Okay, so it’s not LOTR. It’s the Hobbit. Close enough.

Do you fold down the corners, use a bookmark, lay the open book over, or just remember where you are?

Tolkien says that Lewis didn’t influence him but was a great source of encouragement to him, which is quite a backhanded compliment when you think about it. As you all know, Tollers was around six years Lewis’s senior, and achieved much at an early age. Even a Professorship at Leeds counts for something when achieved in one’s early 30s! Now, of course they both fought in the war, and the affect of that on them cannot be underestimated. Tollers also had a less than ideal childhood. But after the war Tollers had quite an easy path career-wise, and indeed marriage-wise.

I think a lot of this closetedness and remoteness from ordinary life comes through in Lord of the Rings. He was a bit like Lord Denning (famous English judge from Hampshire). Denning was a terrific judge in my opinion but he had notorious blindspots that may be traced to the closetedness of his lego-judicial (plus rural) background. Famously, he just couldn’t believe that police beat up suspects, when the whole of the rest of Britain (except the other judges he met at the Atheneum Club or wherever) and its dog knew what went on.

Without Lewis - simple. No LOTR. He was the fellow who kept encouraging Tolkien and let him read chapter after chapter at the Inklings’ meetings, even though others must have thought “Oh, my God! not more traipsing through the countryside - let’s listen to and debate some real literature!” Of course, some Inklings thought and said more or less exactly that. And having reread the book, I can sympathise. Tollers wanted “long”, and in the end he got long, though only because of Lewis, I think.

I mentioned blindspots earlier. Anyone who could have spent around 30 years in Lewis’s company and not have seen his genius must have one. If it is true indeed that Tolkien wasn’t influenced by Lewis, then more’s the pity. The loss was his. So, that is why as I made my own journey recently, I felt that the relationship between Frodo and Sam was akin in T’s own mind (to which of course I have no access - but it’s fun to speculate) to that between him and Lewis. Of course, Sam is very important to Frodo, but at the end of the day of an entirely different nature. Definitely NOT a leader of men, a higher being. It’s significant that the book ends with Sam saying “Well, I’m back.” Yes, back where he belongs, with the soil.
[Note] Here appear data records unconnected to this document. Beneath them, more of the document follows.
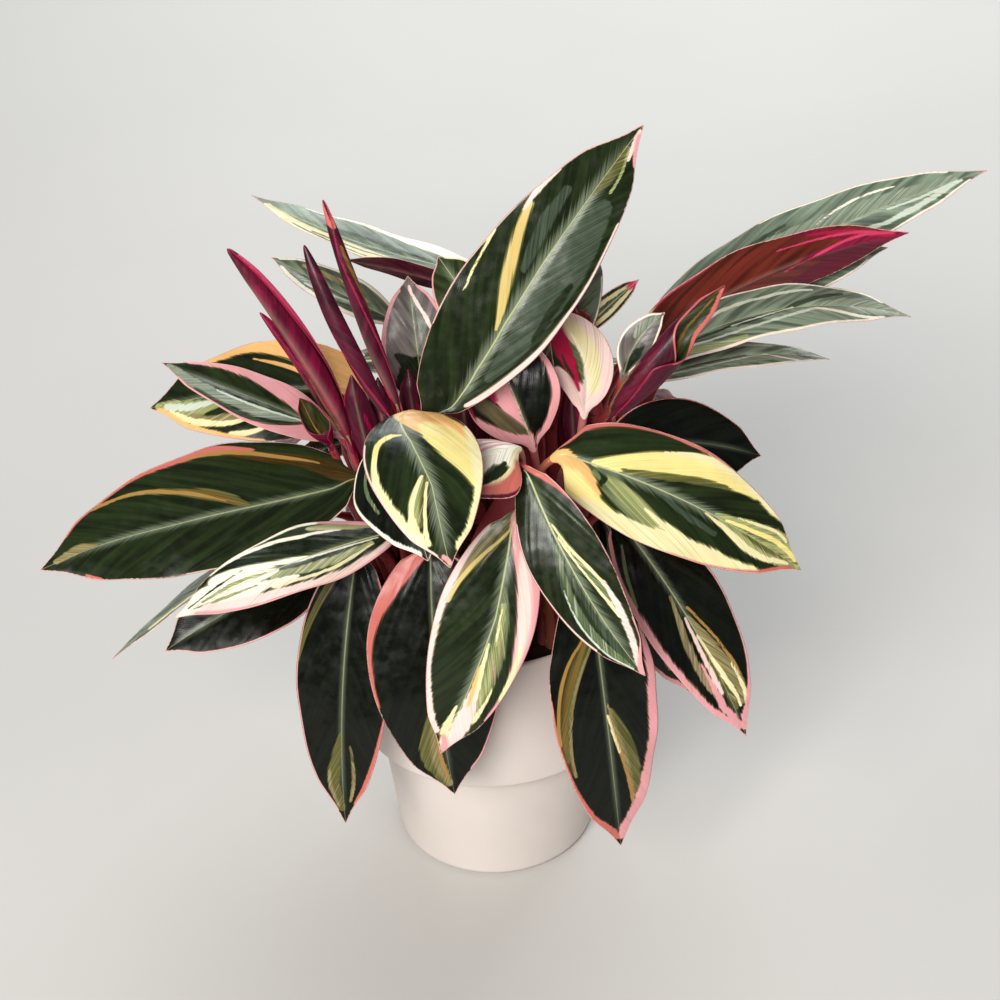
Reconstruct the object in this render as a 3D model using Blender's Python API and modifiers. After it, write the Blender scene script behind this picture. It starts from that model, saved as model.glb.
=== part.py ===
"""Potted stromanthe: a clump of long variegated leaves growing from eight shoots in a white collared pot.

Units are metres with +Z up. The origin is the centre of the pot's underside, and the plant's front is -Y.
Each leaf is one piece: a round stalk that starts in the soil and widens into a thin blade.
"""
import math
from dataclasses import dataclass

import bmesh
import bpy
from mathutils import Vector

MM = 0.001

# Pot: a tapered body with a deep, slightly wider collar.
POT_HEIGHT = 160 * MM
POT_BASE_RADIUS = 52 * MM
POT_WAIST_RADIUS = 59.5 * MM
POT_COLLAR_LOW_RADIUS = 70 * MM
POT_RIM_RADIUS = 73.5 * MM
POT_COLLAR_Z = 79 * MM
POT_WALL = 3 * MM
POT_FLOOR = 4 * MM
POT_FOOT_ROUND = 4 * MM
POT_EDGE_ROUND = 2 * MM
ROUND_STEPS = 3
TURN_STEPS = 40
MERGE_DISTANCE = 0.01 * MM

# Potting soil, just clear of the pot and of the stalks that stand in it.
CLEARANCE = 0.3 * MM
SOIL_EDGE_Z = 142 * MM
SOIL_CROWN_Z = 146 * MM
SOCKET_DEPTH = 12 * MM
SOCKET_TOP_Z = 155 * MM

# Stalks: straight out of the soil, then one curve to the blade. RISE and BEND are shares of that curve's
# chord, for the pull of its upright start and of its end. RING_FILL is how evenly a shoot's stalks spread.
RING_POINTS = 8
STALK_RADIUS = 1.5 * MM
STALK_SPACING = 4.6 * MM
STALK_STRAIGHT_Z = 149 * MM
STALK_ROWS = 6
STALK_RISE = 0.45
STALK_BEND = 0.3
RING_FILL = 0.75
SPREAD_ROUNDS = 100

# Blades. NECK and WIDEST_AT are shares of the blade's length. A higher SHOULDER or TAPER narrows that half.
BLADE_ROWS = 8
BLADE_THICKNESS = 0.9 * MM
BLADE_EDGE = 0.5 * MM
BLADE_TIP_WIDTH = 1.2 * MM
BLADE_NECK = 0.10
WIDEST_AT = 0.42
SHOULDER = 0.75
TAPER = 0.7
RIM_DROOP = 0.10
RIM_FROM = 0.9
ROLL_FLATNESS = 0.7

WHITE = (0.86, 0.85, 0.83)
SOIL_BROWN = (0.06, 0.04, 0.03)
LEAF_GREEN = (0.10, 0.16, 0.08)
LEAF_BURGUNDY = (0.32, 0.06, 0.12)

# Where each shoot's centre stands on the soil, in millimetres.

SHOOTS = {
    "left": (-40, -8),
    "left_front": (-18, -26),
    "front": (2, -48),
    "right_front": (32, -34),
    "right": (30, -4),
    "side": (38, 28),
    "back": (4, 38),
    "back_left": (-34, 30),
}


@dataclass(frozen=True)
class Leaf:
    """One leaf, in millimetres and degrees.

    base and tip are the blade's ends, and face is the way its upper side looks. The midrib's middle lies
    arch above and sweep beside the straight line between them. fold lifts the two halves into a shallow V,
    twist turns the tip about the midrib, and a rolled leaf is a new one that is still a closed spear.
    """

    name: str
    shoot: str
    base: tuple
    tip: tuple
    width: float
    face: tuple
    arch: float = 8
    sweep: float = 0
    fold: float = 8
    twist: float = 0
    rolled: bool = False


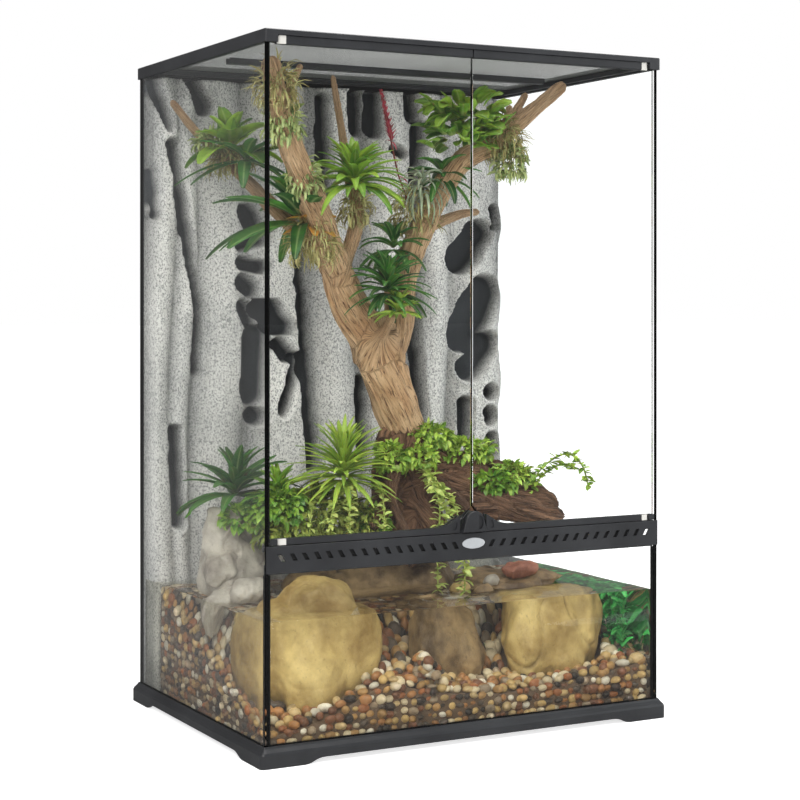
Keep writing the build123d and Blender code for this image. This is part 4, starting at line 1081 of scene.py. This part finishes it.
def carveGrain(bm, samples, ridge, lump):
    # Ridges and hollows that run along each limb.
    tree = kdtree.KDTree(len(samples))
    for index, sample in enumerate(samples):
        tree.insert(sample[0], index)
    tree.balance()
    along = bm.verts.layers.float_vector.new("along")
    bm.normal_update()
    moves = []
    for vert in bm.verts:
        place, run, size, length, number = samples[tree.find(vert.co)[1]]
        arm = vert.co - place
        length += arm.dot(run)
        side = run.cross(Vector((0.3, 1, 0.1))).normalized()
        other = run.cross(side)
        flat = arm - run * arm.dot(run)
        angle = math.atan2(flat.dot(other), flat.dot(side)) + length * 5
        ring = Vector((math.cos(angle), math.sin(angle), length * 9 + number * 7.1))
        ribs = abs(noise.noise(Vector((ring.x * 2.1, ring.y * 2.1, ring.z * 0.55))))
        fine = noise.noise(Vector((ring.x * 5.5, ring.y * 5.5, ring.z * 0.9)))
        knobs = noise.noise(vert.co * 26)
        vert[along] = ring
        scale = min(1, size / thinLimb)
        moves.append(vert.normal * scale * (ridge * (0.35 - ribs) + ridge * 0.35 * fine + lump * knobs))
    for vert, move in zip(bm.verts, moves):
        vert.co += move


# Radii and paths of the limbs in millimetres
woodwork = {
    "forkedDriftwood": {
        "finish": "driftwood", "slot": "driftwood", "node": ("driftwood",),
        "voxel": 0.0024, "ridge": 0.0062, "lump": 0.0030,
        "limbs": [
            {"start": 28, "end": 36, "path": [
                (18, 0, 386), (5, 0, 420), (-8, 0, 455), (-22, -2, 490), (-34, -5, 522)]},
            {"start": 27, "end": 11, "path": [
                (-28, -4, 500), (-63, -10, 544), (-94, -25, 592), (-140, -55, 677), (-190, -90, 747),
                (-224, -113, 812), (-243, -128, 872)]},
            {"start": 8, "end": 4, "path": [(-229, -115, 815), (-209, -112, 850), (-193, -105, 875)]},
            {"start": 11, "end": 4, "path": [
                (-100, -32, 605), (-78, -31, 660), (-72, -29, 697), (-84, -28, 742), (-106, -24, 874)]},
            {"start": 23, "end": 9, "path": [
                (-14, 0, 492), (8, 3, 530), (17, 5, 606), (57, -10, 702), (96, -27, 768), (144, -40, 790),
                (173, -45, 820), (240, -59, 876)]},
            {"start": 8, "end": 5, "path": [(151, -41, 795), (173, -36, 831), (197, -32, 865)]},
            {"start": 7, "end": 5, "path": [(140, -38, 788), (151, -48, 815), (158, -52, 843)]},
            {"start": 9, "end": 5, "path": [(44, -3, 670), (84, 15, 683), (123, 25, 695), (153, 30, 699)]},
            {"start": 12, "end": 5, "path": [
                (-118, -40, 640), (-154, 5, 672), (-179, 60, 723), (-207, 100, 766), (-243, 123, 806),
                (-274, 130, 845)]},
            {"start": 9, "end": 6, "path": [(-40, -12, 505), (-38, -45, 530), (-35, -60, 547)]},
        ],
    },
    "darkRoots": {
        "finish": "darkRoot", "slot": "dark_wood", "node": ("root_stump",),
        "voxel": 0.0022, "ridge": 0.014, "lump": 0.007,
        "limbs": [
            {"start": 58, "end": 32, "path": [(22, 10, 214), (20, 6, 280), (17, 2, 340), (16, 0, 386)]},
            {"start": 24, "end": 15, "path": [
                (30, 0, 330), (80, -30, 312), (140, -50, 300), (212, -58, 284)]},
            {"start": 17, "end": 10, "path": [(20, 10, 345), (90, 5, 346), (150, -10, 330), (200, -25, 318)]},
            {"start": 16, "end": 20, "path": [
                (70, -50, 286), (120, -66, 284), (170, -72, 276), (214, -70, 262)]},
            {"start": 26, "end": 16, "path": [(40, -10, 352), (84, -22, 340), (124, -34, 322)]},
            {"start": 22, "end": 14, "path": [(150, -30, 306), (190, -44, 296), (224, -52, 280)]},
            {"start": 17, "end": 7, "path": [(10, 0, 320), (-30, -40, 292), (-62, -60, 266)]},
            {"start": 15, "end": 7, "path": [(22, -10, 300), (24, -62, 268), (44, -96, 222)]},
            {"start": 10, "end": 4, "path": [
                (60, -20, 318), (110, -62, 296), (160, -72, 268), (205, -60, 262)]},
            {"start": 9, "end": 4, "path": [(30, 0, 360), (74, -34, 346), (110, -40, 336), (150, -52, 318)]},
            {"start": 9, "end": 4, "path": [
                (8, -20, 356), (-24, -46, 330), (-40, -70, 300), (-30, -92, 262)]},
            {"start": 10, "end": 4, "path": [
                (30, -20, 330), (58, -66, 300), (88, -88, 258), (96, -100, 224)]},
        ],
    },
}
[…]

The more I read the book the more I could sense (perhaps wrongly) that Tolkien was investing himself in Frodo, Aragorn and Gandalf. Perhaps, indeed, Treebeard was based on Lewis too, but I’m not so sure. Lewis was loud, yes, but he was certainly not ponderous. That was Tolkien, especially in terms of amount of literary output, meticulousness, etc. After all, it was T who invented three Elvish languages, not Lewis. His fantasy world was kind of tossed together as he went along, as Tolkien noted.

I feel the relationship between T and L was quite a complex one (which relationship between two such able men wouldn’t be?), and that there might have been an element of jealousy on T’s side.